Initialerlebnis Fahrrad

Der Beginn einer großen Leidenschaft.

Mit großen Augen verfolge ich die Vorbereitungen meines älteren Bruders, der in wenigen Minuten zu einer für mich unvorstellbar langen Fahrradtour aufbrechen wird. Es liegt eine seltsame Spannung in der Luft. Sie scheint zu flimmern, wie sonst nur bei großer Hitze, oder wie man es aus dem Fernsehen kennt.

Mein Vater bespricht mit meinem Bruder noch einmal den ersten Streckenabschnitt, während meine Mutter der Szene eher sorgenvoll folgt. Wie gerne würde ich mitkommen, wie gerne würde ich es sein, der hier aufbricht…

Irgendwann in den frühen Achtziger Jahren

Bewundernd fährt meine Hand über den glänzend schwarzen Lack seines neuen Kalkhoff-Sportrades. Mit dem geteilten Oberrohr und der schwungvollen Führung der beiden ungewohnt dünnen Oberrohre am Sattelrohr vorbei, ist es für meine Augen damals der Inbegriff eines ganz besonderen Fahrrades.

Ich finde es sogar noch aufregender als mein eigenes neues Fahrrad, ein silbernes Patria, das im Keller darauf wartet, dass ich endlich groß genug bin, es auch zu fahren. Warum wachse ich nur so langsam?

Warum kann nicht ich es sein, der hier stolz verabschiedet wird? Furchtbar ungerecht kommt mir das Leben gerade vor.

Winkend macht sich mein Bruder in seinen kurzen Adidas-Shorts auf den Weg durch die fränkische Schweiz nach Hersbruck, den Ort, den er heute nach vielleicht hundert Kilometern mit dem Fahrrad noch erreichen will. Aus der Sicht eines kleinen Jungen, der selbst noch kaum Fahrrad fahren kann, ein sehr großes Abenteuer.

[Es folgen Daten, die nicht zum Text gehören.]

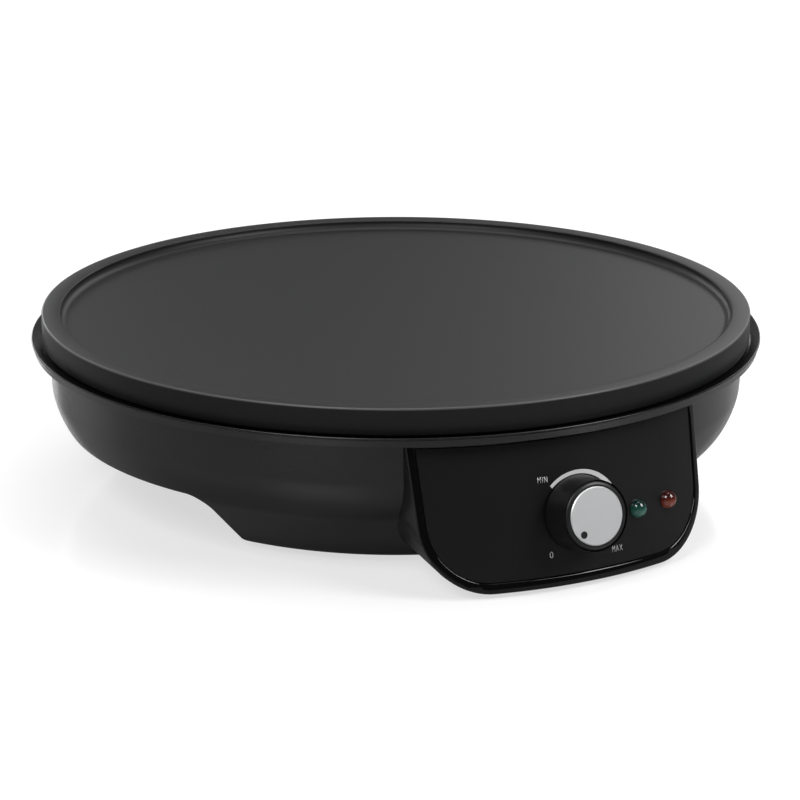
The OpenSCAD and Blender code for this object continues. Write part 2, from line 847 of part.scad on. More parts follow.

Voller Wehmut und Stolz sehe ich ihm nach, bis er langsam aus meinem Blick verschwindet.

Meine erste Erinnerung

Der Aufbruch meines Bruders zu dieser Fahrradtour ist die früheste Erinnerung, die ich mit meiner heutigen Faszination für das Fahrrad in Verbindung bringe.

Als hätte ich damals schon geahnt, welche Rolle das Fahrrad in meinem Leben noch spielen würde, hat sich diese Erinnerung in meinem Gedächtnis eingeprägt.

Viel mehr als die meisten meiner eigenen Aufbrüche, die in der großen Mehrheit doch ganz alltägliche zum Training mit dem Rennrad waren (-> Radlauf).

Ähnliche Momente

Ein ähnliches Gefühl wie damals beschleicht mich heute noch, wenn ich an einem Bahnhof stehe und meinen Blick den Gleisen in die Ferne folgen lasse, oder wenn ich im Alltag einem Radreisenden der verwegenen Sorte begegne. Dann packt es mich, dann fühle ich ein wenig wie damals.

Das Fahrrad hat in mir also schon sehr früh Sehnsüchte geweckt, die ich auch mehr als drei Jahrzehnte später noch nicht genau benennen kann. Es symbolisiert für mich seit damals wahrscheinlich die anziehende Mischung aus Bewegung, Freiheit und Abenteuer. Schon deswegen muss immer eines aufbruchbereit da stehen, auch wenn gar nichts geplant ist.

Warum ich heute davon schreibe?

Gestern Abend habe ich seit langem mal wieder eine Kiste mit alten Fotografien durchgesehen. Dabei bin ich auf ziemlich viele gestossen, die irgendwie mit meiner Leidenschaft für das Fahrrad zusammenhängen. Alte Bilder von Radreisen, von Radrennen und aus Trainingslagern. Später am Rechner auch noch die von den ersten Fahrradausflügen mit meinem Sohn. Irgendwann dachte ich darüber nach, wie sehr und seit wann mich Fahrräder und die Bewegung damit schon faszinieren.

Und dann war die beschriebene Aufbruchsszene plötzlich da – einfach so, und ganz ohne Foto. Für die entscheidenden Erinnerungen scheint es solche nicht zu brauchen.

Vielleicht denkst Du jetzt auch schon darüber nach, was dein Initialerlebnis mit dem Fahrrad war, oder welche frühen Erinnerungen Du dazu hast. Das würde mich freuen.